The supporting cast, all who play ensemble roles as well as specific ones, was amazing in their ability to switch gears and characters. Perhaps the most formidable presence onstage was Pryor's grandmother Mama played by E. Faye Butler, who was recently interviewed for Gapers Block. When she spoke or sashayed across the stage, she drew gasps and laughs as audience members recognized in her the powerful, sometimes benign, but frequently terrifying influence of the matron.
Also of note in the production was the set by Felix E. Cochren, choreography by Amy Hall Garner and stage direction by Rod Gailes, all of which helped the plot onward and kept the multiple timeline hops clear. There were clever uses of space to show each character's distance from Pryor. His wife, with a crying newborn, spoke to him from the balcony, pleading for his attention and time, while the whores, drug dealers and employees he trucked with were right by his side. In the end, only one woman got to get close to him, his last wife Jessica, but it came with the price of accepting his addiction, fear of being cuckolded and the abuse that followed.

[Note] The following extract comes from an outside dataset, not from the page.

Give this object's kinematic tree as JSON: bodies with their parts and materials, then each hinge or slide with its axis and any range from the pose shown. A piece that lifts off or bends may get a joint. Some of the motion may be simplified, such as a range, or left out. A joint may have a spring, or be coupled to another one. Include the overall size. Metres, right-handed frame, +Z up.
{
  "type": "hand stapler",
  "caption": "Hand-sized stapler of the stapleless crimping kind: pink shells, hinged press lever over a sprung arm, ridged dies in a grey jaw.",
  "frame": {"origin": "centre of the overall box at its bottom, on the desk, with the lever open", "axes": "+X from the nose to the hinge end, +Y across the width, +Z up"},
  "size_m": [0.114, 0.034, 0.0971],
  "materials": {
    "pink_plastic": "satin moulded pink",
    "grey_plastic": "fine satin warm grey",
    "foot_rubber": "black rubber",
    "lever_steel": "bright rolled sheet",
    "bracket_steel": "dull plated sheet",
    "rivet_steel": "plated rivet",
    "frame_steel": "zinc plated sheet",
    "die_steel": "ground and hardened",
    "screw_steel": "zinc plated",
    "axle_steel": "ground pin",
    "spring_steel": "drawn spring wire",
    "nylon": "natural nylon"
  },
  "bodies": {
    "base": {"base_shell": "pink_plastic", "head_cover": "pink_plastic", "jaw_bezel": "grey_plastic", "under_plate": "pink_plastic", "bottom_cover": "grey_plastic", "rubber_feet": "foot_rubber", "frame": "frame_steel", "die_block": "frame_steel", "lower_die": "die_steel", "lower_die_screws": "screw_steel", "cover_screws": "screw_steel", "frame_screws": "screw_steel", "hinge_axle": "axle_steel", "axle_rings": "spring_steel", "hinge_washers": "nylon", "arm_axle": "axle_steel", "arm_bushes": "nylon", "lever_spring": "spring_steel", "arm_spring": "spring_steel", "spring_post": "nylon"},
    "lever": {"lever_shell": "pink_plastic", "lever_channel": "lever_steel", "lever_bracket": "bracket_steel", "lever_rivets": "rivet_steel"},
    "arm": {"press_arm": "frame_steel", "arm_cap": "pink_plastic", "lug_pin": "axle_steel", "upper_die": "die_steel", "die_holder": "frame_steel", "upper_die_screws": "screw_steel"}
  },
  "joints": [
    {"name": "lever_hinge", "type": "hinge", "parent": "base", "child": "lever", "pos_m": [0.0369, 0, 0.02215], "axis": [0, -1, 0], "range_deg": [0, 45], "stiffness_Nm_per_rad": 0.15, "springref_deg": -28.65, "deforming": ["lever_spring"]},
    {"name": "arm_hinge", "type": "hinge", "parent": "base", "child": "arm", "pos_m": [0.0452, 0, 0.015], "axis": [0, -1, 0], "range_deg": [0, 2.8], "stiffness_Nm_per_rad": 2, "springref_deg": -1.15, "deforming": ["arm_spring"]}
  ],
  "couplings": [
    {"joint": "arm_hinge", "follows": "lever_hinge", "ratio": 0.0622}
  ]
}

Unspeakable unapologetically embraces the paradox of Pryor's existence, revealing the man who wanted the world to love more and the same man who couldn't find the tools to do so in his personal life. What better evidence could there be against the painful, lingering effects of racism then to show the result of generations of institutional poverty and racial degradation on one ambitious and intelligent man who once said about his work "Two things people throughout history have had in common are hatred and humor. I am proud that, like Mark Twain, I have been able to use humor to lessen people's hatred."
Unspeakable will run until Oct. 25 at the Broadway Playhouse at Water Tower Place. Performances are Tuesday through Sunday and the show runs 130 minutes. Tickets range from $35 to $79.